Skip to main content

Processing Pipeline

When you upload a document, Shelv runs an automated pipeline that converts the source PDF into a structured Markdown filesystem.

Stages

1. Parsing

The uploaded PDF is converted into normalized Markdown so the rest of the pipeline can reason over consistent text and headings. This stage also records metadata needed for status reporting and retries.

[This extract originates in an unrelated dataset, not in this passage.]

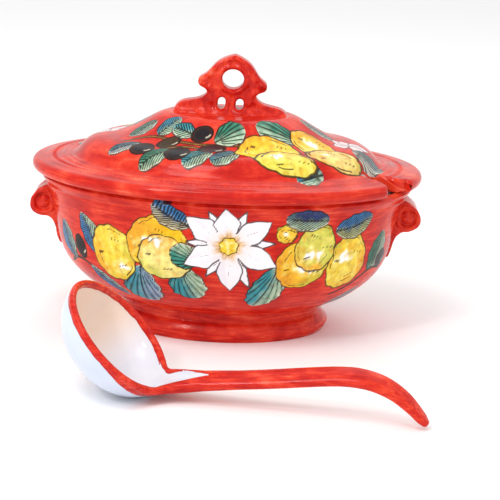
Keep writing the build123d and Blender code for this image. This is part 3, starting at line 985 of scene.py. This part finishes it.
def make_handle(node):
    """Scroll handle: a curl on each cheek and flutes that run down the tail, sunk into the bowl's wall."""
    def sink(p):
        inward = p[:, :2] / np.linalg.norm(p[:, :2], axis=1)[:, None]
        depth = np.where(bowl_gap(p) < 0.5, 3.5, 0)[:, None]
        return np.concatenate([p[:, :2] - inward * depth, p[:, 2:]], 1)

    piece = softened(node + "_glazed", node, 8, sink)
    p, n = positions(piece), vertex_values(piece, "normal")
    y, z, across, up = p[:, 1], p[:, 2], np.abs(p[:, 0]) - SCROLL[0], p[:, 2] - SCROLL[1]
    from_curl, turn = np.hypot(across, up), np.arctan2(up, across)
    half = np.interp(z, [55, 78, 94, 125], [10, 10, 17, 17])
    cheek = np.abs(n[:, 1]) ** 1.2 * smooth(z, 88, 94)
    swirl = 0.45 * np.cos(turn * 2 - from_curl * 0.9) * ridge(from_curl, 6, 4)
    tail = (1 - np.abs(n[:, 1]) ** 2) * smooth(z, 100, 90)
    push = cheek * (mouldings(from_curl, CURL_MOULDINGS) + swirl) + tail * 0.9 * np.cos(y / half * pi * 2.0)
    push += 0.30 * wander(p, 7.0)
    p += n * (push * smooth(bowl_gap(p), -0.5, 1.5))[:, None]
    reshape(piece, p)
    store(piece, "grain", np.stack([from_curl / 4.0, turn * 0.8, y / 10], -1))
    dress(piece, red_glaze, "tureen", "red_glaze", node)


# ---- ladle ----
LADLE_CENTRE, LADLE_BEARING, LADLE_TILT = (-75.4, -201.7), radians(-12.9), radians(46.4)
LADLE_RADIUS, LADLE_DEPTH, LADLE_WALL = 52.5, 39.0, 4.5
LADLE_HEIGHT = hypot(LADLE_RADIUS * sin(LADLE_TILT), LADLE_DEPTH * cos(LADLE_TILT)) + 0.05
ALONG = np.array([cos(LADLE_BEARING), sin(LADLE_BEARING), 0])
ACROSS = np.array([sin(LADLE_BEARING), -cos(LADLE_BEARING), 0])
UP = np.array([0, 0, 1.0])
CUP_CENTRE = np.array([*LADLE_CENTRE, LADLE_HEIGHT])
CUP_FACING = sin(LADLE_TILT) * ALONG + cos(LADLE_TILT) * UP         # the way the opening looks
CUP_SLOPE = cos(LADLE_TILT) * ALONG - sin(LADLE_TILT) * UP          # down the opening, towards the handle

# Along the handle: distance, height, roll in degrees, width, thickness and how far its edges cup upwards.
HANDLE_STATIONS = np.array([
    (20, 3.0, 0, 87, 4.5, 20.3), (24, 4.0, 0, 78, 5, 15.3), (28, 5.5, 1, 67, 6, 10.3),
    (32, 7.5, 2, 55, 7, 6.5), (36, 9.3, 4, 45.6, 8, 4.2), (40, 11.0, 6, 39, 9, 2.8),
    (46, 12.8, 9, 32.4, 10, 1.7), (56, 15.0, 13, 26, 10.5, 0.6), (67.5, 17.0, 17, 21.5, 9.7, 0),
    (98, 21.6, 20, 19.5, 8.5, 0), (133, 27.3, 22, 19.5, 8.5, 0), (163.5, 32.5, 22, 19.5, 8.5, 0),
    (187, 34.5, 22, 19.5, 8.5, 0), (209.5, 30.2, 20, 18.5, 8.5, 0), (227, 19.8, 16, 16, 8, 0),
    (239, 8.2, 10, 12, 7, 0), (243.5, 3.6, 8, 7, 4.5, 0),
])
# The channel from the cup on to the handle: distance, half-width, height of its floor, depth of its round.
CHANNEL = np.array([
    (16, 30, 9.0, 9), (25, 27.5, 9.0, 9), (28, 25, 9.2, 8.5), (32, 21.5, 9.8, 8), (39, 15.5, 11.6, 7),
    (46, 11.0, 13.8, 5.5), (56, 6.0, 17.2, 3.5), (64, 2.6, 20.0, 2.0), (70, 0.4, 22.2, 1.0),
])
LIP_RING, LIP_DROP, LIP_ROUND = LADLE_RADIUS - 2.0, 1.5, 2.9            # the cup's thick rounded lip
OUTER_CUP = (LADLE_RADIUS, LADLE_DEPTH)
INNER_CUP = (LADLE_RADIUS - LADLE_WALL, LADLE_DEPTH - LADLE_WALL)


def ladle_point(d, w, h):
    """World point from the distance along the handle, across it and above the table."""
    return np.array([*LADLE_CENTRE, 0]) + d * ALONG + w * ACROSS + h * UP


def ladle_frame(p):
    """Distance along the handle, across it and height above the table for world points."""
    q = p - np.array([*LADLE_CENTRE, 0])
    return q @ ALONG, q @ ACROSS, p[:, 2]


def cup_frame(p):
    """Coordinates in the opening: down its slope, across it and out of it."""
    q = p - CUP_CENTRE
    return q @ CUP_SLOPE, q @ ACROSS, q @ CUP_FACING


def cup_level(p, cup):
    """1 on a cup's half-ellipsoid, less inside it."""
    u, v, o = cup_frame(p)
    return np.sqrt((u**2 + v**2) / cup[0] ** 2 + (o / cup[1]) ** 2)


def cup_mesh(name, cup, rise=0.0):
    """Closed half-ellipsoid below the opening, carried up by rise as a straight collar."""
    radius, depth = cup
    rows = [(radius * sin(a), -depth * cos(a)) for a in np.radians(np.linspace(2, 90, 45))]
    if rise:
        rows.append((radius, rise))
    columns = 120
    vertices = [
        CUP_CENTRE + r * cos(a) * CUP_SLOPE + r * sin(a) * ACROSS + h * CUP_FACING
        for r, h in rows
        for a in np.linspace(0, 2 * pi, columns, endpoint=False)
    ]
    return new_object(name, vertices, grid_faces(len(rows), columns) + end_caps(len(rows), columns))


def strap_mesh():
    """Handle: rounded rectangles that follow the stations smoothly, cupped at its root."""
    track = spline(HANDLE_STATIONS[:, :2], 2.0)
    share = travelled(HANDLE_STATIONS[:, :2])
    here = np.linspace(0, share[-1], len(track))
    roll, width, thick, cradle = (np.interp(here, share, HANDLE_STATIONS[:, k]) for k in (2, 3, 4, 5))
    columns = 64
    around = np.linspace(0, 2 * pi, columns, endpoint=False)
    c, s = np.cos(around), np.sin(around)
    flat_c, flat_s = np.sign(c) * np.abs(c) ** 0.55, np.sign(s) * np.abs(s) ** 0.70
    heading = np.gradient(track, axis=0)
    heading /= np.linalg.norm(heading, axis=1)[:, None]
    vertices = []
    for (d, h), (run, rise), r, w, th, cup in zip(track, heading, np.radians(roll), width, thick, cradle):
        lift = run * UP - rise * ALONG
        tilted_side, tilted_lift = cos(r) * ACROSS - sin(r) * lift, sin(r) * ACROSS + cos(r) * lift
        section = np.outer(w / 2 * flat_c, tilted_side) + np.outer(th / 2 * flat_s, tilted_lift)
        vertices.extend(ladle_point(d, 0, h) + section + np.outer(cup * flat_c**2, UP))
    rows = len(track)
    return new_object("strap", vertices, grid_faces(rows, columns) + end_caps(rows, columns))


def lip_mesh():
    """Rounded bead along the cup's rim."""
    vertices, rows, columns = [], 120, 16
    for a in np.linspace(0, 2 * pi, rows, endpoint=False):
        out = cos(a) * CUP_SLOPE + sin(a) * ACROSS
        for b in np.linspace(0, 2 * pi, columns, endpoint=False):
            beyond, above = LIP_RING + LIP_ROUND * cos(b), LIP_ROUND * sin(b) - LIP_DROP
            vertices.append(CUP_CENTRE + beyond * out + above * CUP_FACING)
    return new_object("lip", vertices, grid_faces(rows, columns, close_rows=True))


def channel_at(d):
    """Half-width, floor height and depth of the channel's round at a distance along the handle."""
    return [np.interp(d, CHANNEL[:, 0], CHANNEL[:, k]) for k in (1, 2, 3)]


def channel_mesh():
    """Cutter for the channel: U-shaped sections, open upwards, that narrow to a point on the handle."""
    vertices, rows, columns, above = [], 28, 25, 70
    a = np.linspace(0, pi, columns - 2)
    for d in np.linspace(CHANNEL[0, 0], CHANNEL[-1, 0], rows):
        half, floor_height, depth = channel_at(d)
        w = half * np.concatenate([[1.15], np.cos(a), [-1.15]])
        h = np.concatenate([[above], floor_height + depth * (1 - np.sin(a)), [above]])
        vertices.extend(ladle_point(d, w[:, None], h[:, None]))
    return new_object("channel", vertices, grid_faces(rows, columns) + end_caps(rows, columns))


def channel_distance(p):
    """Signed distance in mm outside the channel's wall, roughly."""
    d, w, h = ladle_frame(p)
    half, floor_height, depth = channel_at(d)
    level = np.hypot(w / half, np.maximum(floor_height + depth - h, 0) / depth)
    reach = np.where(h > floor_height + depth, half, np.minimum(half, depth * 1.3))
    return (level - 1) * reach


def joined_mesh(name, *objects):
    """One object from several closed meshes that overlap."""
    work = bmesh.new()
    for piece in objects:
        work.from_mesh(piece.data)
        bpy.data.objects.remove(piece)
    mesh = bpy.data.meshes.new(name)
    work.to_mesh(mesh)
    work.free()
    return add_object(name, mesh)


def make_ladle():
    piece = joined_mesh("ladle_glazed", cup_mesh("outer", OUTER_CUP), lip_mesh(), strap_mesh())
    even_mesh(piece, 0.9, 3)
    cut(piece, cup_mesh("inner", INNER_CUP, 30.0))
    cut(piece, channel_mesh())
    even_mesh(piece, 0.75, 6)
    finish_normals(piece, 180)
    p = positions(piece)
    d, w, h = ladle_frame(p)
    # smooth cup walls: the remeshed surface is drawn back to the two ellipsoids
    for cup in (OUTER_CUP, INNER_CUP):
        level = cup_level(p, cup)
        near = smooth(np.abs(level - 1) * cup[1], 1.4, 0.5) * smooth(cup_frame(p)[2], -2.0, -5.0)
        near *= smooth(channel_distance(p), 1.0, 3.0)
        p = CUP_CENTRE + (p - CUP_CENTRE) * (1 + near * (1 / level - 1))[:, None]
    p[:, 2] = np.maximum(p[:, 2], 0.05)
    reshape(piece, p)
    # the red band is the lip, a collar below it, the strap without its channel, and the top of the far arm
    u, v, o = cup_frame(p)
    in_cup = cup_level(p, INNER_CUP) < 1.045
    along_channel, to_channel = (d > 14) & (d < 72), channel_distance(p)
    lip = LIP_ROUND + 0.5 - np.hypot(np.hypot(u, v) - LIP_RING, o + LIP_DROP)
    collar = np.where(in_cup, -FAR, o + 4.6 + 5.0 * smooth(u, 5, 45))
    strap = (cup_level(p, OUTER_CUP) - 1.012) * 45
    channel = np.where(along_channel, to_channel - 0.5, FAR)
    edge_height = HANDLE_STATIONS[:, 1] + HANDLE_STATIONS[:, 5] + HANDLE_STATIONS[:, 4] / 2
    arm_depth = 3.6 * smooth(d, 52, 32)
    on_arm = (w < 0) & (d > 20) & (arm_depth > 0.3)
    far_arm = np.where(on_arm, h - np.interp(d, HANDLE_STATIONS[:, 0], edge_height) + arm_depth, -FAR)
    red = np.maximum(np.maximum(lip, collar), strap)
    store(piece, "band", np.maximum(np.minimum(red, channel), far_arm))
    inside = in_cup | ((to_channel < 1) & along_channel & (h > 8))
    # warm is 0 outside the cup, where the shader paints shade into the white
    store(piece, "warm", inside * (0.4 + 0.6 * smooth(u, 35, -35)))
    store(piece, "grain", np.stack([d / 26, w / 3.0, h / 3.0], -1))
    dress(piece, ladle_glaze, "ladle", "red_glaze", "ladle_bowl", "ladle_handle")


make_bowl()
make_foot()
make_lid()
make_locating_rim()
make_knob()
make_handle("right_handle")
make_handle("left_handle")
make_ladle()

# ---- studio: pale floor, white surroundings, soft lights and the camera ----
FLOOR_HALF = 8.0 / MM                               # 8 metres
corners = [(x * FLOOR_HALF, y * FLOOR_HALF, 0) for x, y in ((-1, -1), (1, -1), (1, 1), (-1, 1))]
floor = new_object("floor", corners, [(0, 1, 2, 3)])
MATT_WHITE = {"Base Color": (0.97, 0.97, 0.97, 1), "Roughness": 0.8, "Specular IOR Level": 0.1}
floor.data.materials.append(new_material("floor_white", MATT_WHITE)[0])

world = bpy.data.worlds.new("studio")
bpy.context.scene.world = world
world.use_nodes = True
background = world.node_tree.nodes["Background"]
background.inputs["Color"].default_value = (1.0, 1.0, 1.0, 1)
background.inputs["Strength"].default_value = 0.92


def soft_light(name, place, size, power):
    """Square softbox that looks at the tureen; place and size in metres, power in watts."""
    data = bpy.data.lights.new(name, "AREA")
    data.shape, data.size, data.energy = "SQUARE", size, power
    light = add_object(name, data)
    light.location = place
    aim = Vector((0, 0, 0.09)) - Vector(place)
    light.rotation_euler = aim.to_track_quat("-Z", "Y").to_euler()


soft_light("key", (-0.45, -0.75, 1.5), 0.6, 7.8)
soft_light("glint", (-0.75, -1.1, 1.1), 0.2, 4.5)
soft_light("back", (0.4, 1.2, 1.7), 1.2, 5)

# The camera looks at a point from a bearing and height; target and distance are in metres.
VIEW_AZIMUTH, VIEW_ELEVATION, VIEW_ROLL = radians(-0.3), radians(14.8), radians(2.7)
VIEW_TARGET, VIEW_DISTANCE = Vector((0.0232, 0, 0.0664)), 1.50
level_reach = cos(VIEW_ELEVATION)
view_back = Vector((sin(VIEW_AZIMUTH) * level_reach, -cos(VIEW_AZIMUTH) * level_reach, sin(VIEW_ELEVATION)))
level_right = (-view_back).cross(Vector((0, 0, 1))).normalized()
level_up = level_right.cross(-view_back)
view_right = level_right * cos(VIEW_ROLL) + level_up * sin(VIEW_ROLL)
view_up = level_up * cos(VIEW_ROLL) - level_right * sin(VIEW_ROLL)
view_turn = Matrix((view_right, view_up, view_back)).transposed().to_4x4()
lens = bpy.data.cameras.new("camera")
lens.lens, lens.sensor_width, lens.clip_end = 121.0, 36.0, 50
camera = add_object("camera", lens)
camera.matrix_world = Matrix.Translation(VIEW_TARGET + view_back * VIEW_DISTANCE) @ view_turn
bpy.context.scene.camera = camera
bpy.context.scene.view_settings.view_transform = "Standard"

Output: parsed page content ready for structuring.

2. Structuring

Shelv analyzes parsed content and proposes a filesystem layout for files and directories.
  • Document headings and their hierarchy
  • Logical content boundaries (chapters, sections, clauses)
  • The selected template’s conventions (if any)
  • Practical file sizing for agent workflows
Output: a proposed file tree and file contents.

3. Verification

Automated checks validate output quality before finalization:
  • Required artifacts — expected files (such as README.md) are present
  • Content sanity — output content size is compared against source content
  • Naming/path safety — file paths follow expected conventions
  • File sizing sanity — suspiciously small or large files are flagged
If checks fail, Shelv retries automatically before marking the shelf as failed.

4. Storage

Structured files are written to S3-compatible object storage scoped to your account and shelf ID. Availability:
  • File tree and file reads are available in ready and review
  • Temporary S3 credentials are available in ready

5. Webhooks

When processing completes (or fails), Shelv dispatches webhook notifications to all registered endpoints for the relevant events (shelf.ready, shelf.failed, shelf.review).

Error Handling

If any stage fails, the shelf transitions to failed status with a descriptive error message and the name of the failed step. You can retry processing with:
curl -X POST https://api.shelv.dev/api/shelves/{id}/retry \
  -H "Authorization: Bearer sk_your_api_key"
This cleans up any partial output and re-runs the pipeline from the beginning.